Problem to solve: Gather all lines in the entries that include the word "from".

-- Begin Items --

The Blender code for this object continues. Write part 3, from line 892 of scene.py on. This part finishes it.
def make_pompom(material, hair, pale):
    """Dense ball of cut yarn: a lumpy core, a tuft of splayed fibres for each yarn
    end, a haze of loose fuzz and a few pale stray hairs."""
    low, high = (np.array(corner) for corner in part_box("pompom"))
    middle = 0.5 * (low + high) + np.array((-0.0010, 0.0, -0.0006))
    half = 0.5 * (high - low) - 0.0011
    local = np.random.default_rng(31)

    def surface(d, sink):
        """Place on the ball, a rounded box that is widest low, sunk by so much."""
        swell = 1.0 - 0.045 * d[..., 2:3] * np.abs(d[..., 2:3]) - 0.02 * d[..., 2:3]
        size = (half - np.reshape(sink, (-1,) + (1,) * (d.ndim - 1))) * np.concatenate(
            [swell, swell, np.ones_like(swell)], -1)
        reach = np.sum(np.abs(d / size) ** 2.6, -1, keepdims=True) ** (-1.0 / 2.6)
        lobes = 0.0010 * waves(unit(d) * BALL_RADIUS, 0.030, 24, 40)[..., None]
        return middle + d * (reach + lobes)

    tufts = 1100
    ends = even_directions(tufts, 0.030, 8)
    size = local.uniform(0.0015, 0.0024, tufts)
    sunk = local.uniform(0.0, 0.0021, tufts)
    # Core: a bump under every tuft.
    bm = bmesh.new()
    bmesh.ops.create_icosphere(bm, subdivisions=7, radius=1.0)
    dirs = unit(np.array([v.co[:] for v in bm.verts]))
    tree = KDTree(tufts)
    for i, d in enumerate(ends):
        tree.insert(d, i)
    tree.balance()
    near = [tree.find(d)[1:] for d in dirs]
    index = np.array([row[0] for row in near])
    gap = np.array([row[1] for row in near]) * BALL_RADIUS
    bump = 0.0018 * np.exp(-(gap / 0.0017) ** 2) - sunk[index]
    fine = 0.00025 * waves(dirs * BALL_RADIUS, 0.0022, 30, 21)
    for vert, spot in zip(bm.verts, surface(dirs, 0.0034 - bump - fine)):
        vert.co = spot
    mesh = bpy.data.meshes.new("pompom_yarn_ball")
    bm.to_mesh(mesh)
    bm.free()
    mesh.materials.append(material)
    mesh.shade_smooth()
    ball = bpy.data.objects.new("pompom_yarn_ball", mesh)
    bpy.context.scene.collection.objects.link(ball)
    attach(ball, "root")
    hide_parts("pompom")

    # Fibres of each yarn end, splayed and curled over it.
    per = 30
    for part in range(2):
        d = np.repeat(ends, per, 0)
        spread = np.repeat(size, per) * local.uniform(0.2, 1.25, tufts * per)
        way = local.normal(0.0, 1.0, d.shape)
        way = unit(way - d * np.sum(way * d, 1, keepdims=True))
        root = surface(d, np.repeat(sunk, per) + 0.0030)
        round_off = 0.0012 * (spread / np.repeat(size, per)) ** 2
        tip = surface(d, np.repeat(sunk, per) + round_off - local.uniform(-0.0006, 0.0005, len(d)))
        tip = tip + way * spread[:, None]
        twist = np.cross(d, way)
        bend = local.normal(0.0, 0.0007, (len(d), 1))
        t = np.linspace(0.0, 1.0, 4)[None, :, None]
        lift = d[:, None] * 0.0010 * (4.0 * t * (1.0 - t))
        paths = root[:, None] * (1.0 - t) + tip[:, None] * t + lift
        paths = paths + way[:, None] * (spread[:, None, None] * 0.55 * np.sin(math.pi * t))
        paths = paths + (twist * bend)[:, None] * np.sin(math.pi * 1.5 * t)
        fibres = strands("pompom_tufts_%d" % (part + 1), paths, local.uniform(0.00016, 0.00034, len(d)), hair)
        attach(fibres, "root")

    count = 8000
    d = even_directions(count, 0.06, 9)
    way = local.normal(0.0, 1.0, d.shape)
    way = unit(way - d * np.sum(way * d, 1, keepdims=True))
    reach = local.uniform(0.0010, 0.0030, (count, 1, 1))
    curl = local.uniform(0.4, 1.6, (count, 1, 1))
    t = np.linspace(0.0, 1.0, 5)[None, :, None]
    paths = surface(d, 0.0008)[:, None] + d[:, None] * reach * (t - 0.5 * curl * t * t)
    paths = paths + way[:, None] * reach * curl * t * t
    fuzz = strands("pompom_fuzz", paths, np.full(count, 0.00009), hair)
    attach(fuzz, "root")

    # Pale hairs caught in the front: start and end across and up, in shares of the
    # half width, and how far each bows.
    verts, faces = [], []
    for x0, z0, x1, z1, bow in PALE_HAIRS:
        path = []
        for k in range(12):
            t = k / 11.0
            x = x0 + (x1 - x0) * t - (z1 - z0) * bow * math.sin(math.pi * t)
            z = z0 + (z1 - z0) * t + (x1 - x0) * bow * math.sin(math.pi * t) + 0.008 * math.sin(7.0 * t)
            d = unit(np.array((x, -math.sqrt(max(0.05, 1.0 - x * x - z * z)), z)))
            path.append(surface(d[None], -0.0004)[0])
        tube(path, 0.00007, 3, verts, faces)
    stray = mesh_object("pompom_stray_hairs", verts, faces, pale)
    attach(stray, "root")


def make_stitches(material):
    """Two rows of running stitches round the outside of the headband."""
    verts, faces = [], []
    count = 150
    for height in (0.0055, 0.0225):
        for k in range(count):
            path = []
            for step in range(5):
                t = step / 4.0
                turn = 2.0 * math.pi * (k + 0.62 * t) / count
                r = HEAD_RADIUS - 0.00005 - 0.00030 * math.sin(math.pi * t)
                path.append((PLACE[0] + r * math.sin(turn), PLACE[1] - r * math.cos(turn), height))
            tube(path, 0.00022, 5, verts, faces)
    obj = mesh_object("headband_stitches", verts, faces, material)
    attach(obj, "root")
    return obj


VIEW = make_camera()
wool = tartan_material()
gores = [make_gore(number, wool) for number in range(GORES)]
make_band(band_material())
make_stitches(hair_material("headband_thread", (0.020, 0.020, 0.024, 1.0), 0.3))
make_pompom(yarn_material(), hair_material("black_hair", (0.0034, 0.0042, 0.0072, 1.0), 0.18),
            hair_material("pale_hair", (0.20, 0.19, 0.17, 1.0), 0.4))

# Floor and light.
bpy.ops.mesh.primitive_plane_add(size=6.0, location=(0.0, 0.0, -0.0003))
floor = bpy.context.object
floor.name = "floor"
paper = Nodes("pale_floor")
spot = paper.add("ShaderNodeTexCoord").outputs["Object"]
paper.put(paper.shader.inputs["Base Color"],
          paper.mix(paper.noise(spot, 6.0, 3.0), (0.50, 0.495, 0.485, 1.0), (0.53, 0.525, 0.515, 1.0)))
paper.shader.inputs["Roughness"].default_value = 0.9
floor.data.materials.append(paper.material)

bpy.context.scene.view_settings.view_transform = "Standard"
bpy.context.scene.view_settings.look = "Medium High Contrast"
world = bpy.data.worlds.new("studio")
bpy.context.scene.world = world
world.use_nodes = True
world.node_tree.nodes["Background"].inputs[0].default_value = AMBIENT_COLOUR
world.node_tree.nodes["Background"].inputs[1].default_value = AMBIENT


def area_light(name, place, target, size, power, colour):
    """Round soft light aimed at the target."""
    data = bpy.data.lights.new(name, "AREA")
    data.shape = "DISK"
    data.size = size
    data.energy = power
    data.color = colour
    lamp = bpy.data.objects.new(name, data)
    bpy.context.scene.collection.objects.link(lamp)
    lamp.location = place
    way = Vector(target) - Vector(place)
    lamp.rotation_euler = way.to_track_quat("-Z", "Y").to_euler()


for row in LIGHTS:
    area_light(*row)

-- End Items --
-- Begin Items --

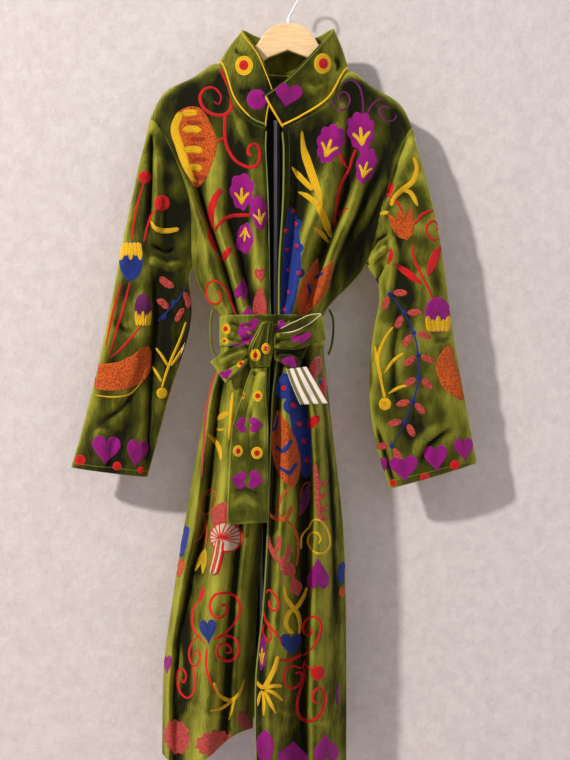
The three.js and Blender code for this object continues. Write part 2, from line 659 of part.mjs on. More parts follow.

-- End Items --

Response below:
The Blender code for this object continues. Write part 3, from line 892 of scene.py on. This part finishes it.
The three.js and Blender code for this object continues. Write part 2, from line 659 of part.mjs on. More parts follow.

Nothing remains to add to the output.